__WRITTEN REQUEST__
From the line with "Keep writing the Blender" to the line with "UPPER_DEPTH = OVERLAY + GAP", both lines included, set down exactly those lines, please, and no others.

__TASK INPUT__
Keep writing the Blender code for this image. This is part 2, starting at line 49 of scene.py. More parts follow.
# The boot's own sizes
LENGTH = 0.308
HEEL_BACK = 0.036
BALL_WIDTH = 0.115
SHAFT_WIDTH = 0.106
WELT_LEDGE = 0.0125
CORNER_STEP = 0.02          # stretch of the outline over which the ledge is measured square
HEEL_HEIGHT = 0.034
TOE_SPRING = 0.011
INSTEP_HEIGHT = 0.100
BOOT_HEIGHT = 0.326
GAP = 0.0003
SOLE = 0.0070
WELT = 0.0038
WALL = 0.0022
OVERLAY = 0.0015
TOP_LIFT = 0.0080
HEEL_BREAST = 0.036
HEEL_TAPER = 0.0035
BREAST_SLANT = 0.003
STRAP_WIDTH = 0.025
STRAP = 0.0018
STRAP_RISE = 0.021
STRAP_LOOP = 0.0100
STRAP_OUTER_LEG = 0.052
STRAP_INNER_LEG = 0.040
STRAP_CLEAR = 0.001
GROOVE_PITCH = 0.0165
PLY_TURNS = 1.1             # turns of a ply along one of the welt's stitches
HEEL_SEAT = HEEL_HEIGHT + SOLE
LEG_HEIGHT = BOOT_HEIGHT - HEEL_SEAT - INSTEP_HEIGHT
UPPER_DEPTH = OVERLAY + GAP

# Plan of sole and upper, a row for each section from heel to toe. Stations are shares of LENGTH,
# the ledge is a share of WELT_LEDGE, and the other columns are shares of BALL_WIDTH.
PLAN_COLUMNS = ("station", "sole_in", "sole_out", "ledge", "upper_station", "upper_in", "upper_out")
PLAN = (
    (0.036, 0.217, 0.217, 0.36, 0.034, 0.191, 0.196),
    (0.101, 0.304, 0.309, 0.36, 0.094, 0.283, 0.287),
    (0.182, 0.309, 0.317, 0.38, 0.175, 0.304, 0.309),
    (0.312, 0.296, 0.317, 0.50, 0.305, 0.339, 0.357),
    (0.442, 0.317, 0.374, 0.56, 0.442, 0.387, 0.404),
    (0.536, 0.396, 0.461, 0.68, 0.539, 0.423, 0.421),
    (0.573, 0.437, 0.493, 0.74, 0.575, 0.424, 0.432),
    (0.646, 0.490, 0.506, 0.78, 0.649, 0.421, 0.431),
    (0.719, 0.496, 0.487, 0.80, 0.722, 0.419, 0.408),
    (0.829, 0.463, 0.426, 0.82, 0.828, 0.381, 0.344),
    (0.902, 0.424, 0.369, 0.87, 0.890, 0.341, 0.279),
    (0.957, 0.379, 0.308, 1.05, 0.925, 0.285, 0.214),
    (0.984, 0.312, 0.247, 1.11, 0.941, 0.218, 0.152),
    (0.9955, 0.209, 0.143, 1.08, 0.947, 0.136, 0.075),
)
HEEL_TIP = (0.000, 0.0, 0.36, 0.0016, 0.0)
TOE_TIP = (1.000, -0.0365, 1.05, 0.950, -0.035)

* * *

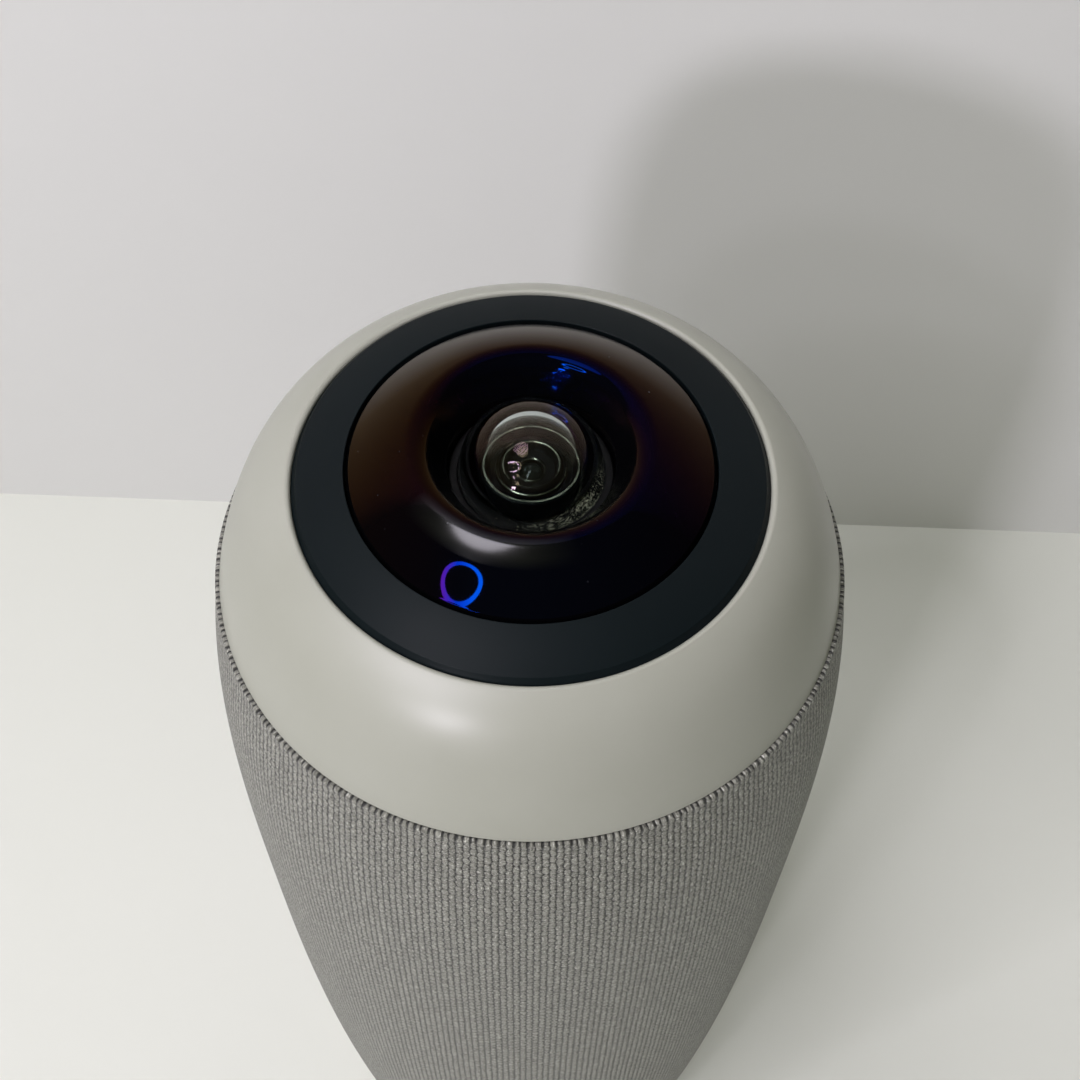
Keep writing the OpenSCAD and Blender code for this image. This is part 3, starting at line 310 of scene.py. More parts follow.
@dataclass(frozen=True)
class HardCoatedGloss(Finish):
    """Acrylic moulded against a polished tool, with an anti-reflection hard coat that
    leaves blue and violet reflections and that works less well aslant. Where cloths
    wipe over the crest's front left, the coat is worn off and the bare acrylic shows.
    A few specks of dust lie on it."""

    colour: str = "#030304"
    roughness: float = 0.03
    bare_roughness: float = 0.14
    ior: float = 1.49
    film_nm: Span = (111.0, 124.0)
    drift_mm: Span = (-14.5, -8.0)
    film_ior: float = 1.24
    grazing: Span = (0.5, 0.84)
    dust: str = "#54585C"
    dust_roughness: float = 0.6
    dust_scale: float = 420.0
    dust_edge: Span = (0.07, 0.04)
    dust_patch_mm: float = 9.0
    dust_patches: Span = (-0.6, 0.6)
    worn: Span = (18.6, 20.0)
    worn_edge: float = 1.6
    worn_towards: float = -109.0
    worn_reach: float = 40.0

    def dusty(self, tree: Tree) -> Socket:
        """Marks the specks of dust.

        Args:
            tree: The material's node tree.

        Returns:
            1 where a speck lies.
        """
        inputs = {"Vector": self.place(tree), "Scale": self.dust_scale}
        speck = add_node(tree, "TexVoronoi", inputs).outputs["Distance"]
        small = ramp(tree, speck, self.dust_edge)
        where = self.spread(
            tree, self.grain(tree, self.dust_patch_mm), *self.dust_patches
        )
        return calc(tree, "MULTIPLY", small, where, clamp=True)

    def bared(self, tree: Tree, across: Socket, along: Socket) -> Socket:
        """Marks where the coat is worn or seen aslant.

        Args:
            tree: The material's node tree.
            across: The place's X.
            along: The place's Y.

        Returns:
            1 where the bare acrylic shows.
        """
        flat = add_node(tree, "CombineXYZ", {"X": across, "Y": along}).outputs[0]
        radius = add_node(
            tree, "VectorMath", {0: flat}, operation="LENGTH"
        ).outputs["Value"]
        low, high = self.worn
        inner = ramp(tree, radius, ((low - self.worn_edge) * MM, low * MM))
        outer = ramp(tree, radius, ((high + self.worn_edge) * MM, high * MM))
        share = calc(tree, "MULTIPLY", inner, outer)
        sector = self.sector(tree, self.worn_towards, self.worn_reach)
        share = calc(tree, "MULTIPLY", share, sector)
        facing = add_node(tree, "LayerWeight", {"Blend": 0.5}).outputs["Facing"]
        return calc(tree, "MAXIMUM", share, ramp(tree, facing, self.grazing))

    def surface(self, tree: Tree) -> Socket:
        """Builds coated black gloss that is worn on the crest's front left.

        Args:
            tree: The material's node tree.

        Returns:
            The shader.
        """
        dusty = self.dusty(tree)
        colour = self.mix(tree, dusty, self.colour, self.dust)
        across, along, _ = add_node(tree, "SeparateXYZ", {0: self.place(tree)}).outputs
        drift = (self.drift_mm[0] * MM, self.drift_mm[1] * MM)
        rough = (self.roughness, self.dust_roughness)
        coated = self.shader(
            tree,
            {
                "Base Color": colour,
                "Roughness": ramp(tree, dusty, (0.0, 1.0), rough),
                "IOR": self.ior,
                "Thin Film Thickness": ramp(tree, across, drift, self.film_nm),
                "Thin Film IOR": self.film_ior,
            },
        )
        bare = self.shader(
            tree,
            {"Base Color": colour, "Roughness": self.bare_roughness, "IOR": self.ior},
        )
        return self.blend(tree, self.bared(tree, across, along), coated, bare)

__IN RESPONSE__
Keep writing the Blender code for this image. This is part 2, starting at line 49 of scene.py. More parts follow.
# The boot's own sizes
LENGTH = 0.308
HEEL_BACK = 0.036
BALL_WIDTH = 0.115
SHAFT_WIDTH = 0.106
WELT_LEDGE = 0.0125
CORNER_STEP = 0.02          # stretch of the outline over which the ledge is measured square
HEEL_HEIGHT = 0.034
TOE_SPRING = 0.011
INSTEP_HEIGHT = 0.100
BOOT_HEIGHT = 0.326
GAP = 0.0003
SOLE = 0.0070
WELT = 0.0038
WALL = 0.0022
OVERLAY = 0.0015
TOP_LIFT = 0.0080
HEEL_BREAST = 0.036
HEEL_TAPER = 0.0035
BREAST_SLANT = 0.003
STRAP_WIDTH = 0.025
STRAP = 0.0018
STRAP_RISE = 0.021
STRAP_LOOP = 0.0100
STRAP_OUTER_LEG = 0.052
STRAP_INNER_LEG = 0.040
STRAP_CLEAR = 0.001
GROOVE_PITCH = 0.0165
PLY_TURNS = 1.1             # turns of a ply along one of the welt's stitches
HEEL_SEAT = HEEL_HEIGHT + SOLE
LEG_HEIGHT = BOOT_HEIGHT - HEEL_SEAT - INSTEP_HEIGHT
UPPER_DEPTH = OVERLAY + GAP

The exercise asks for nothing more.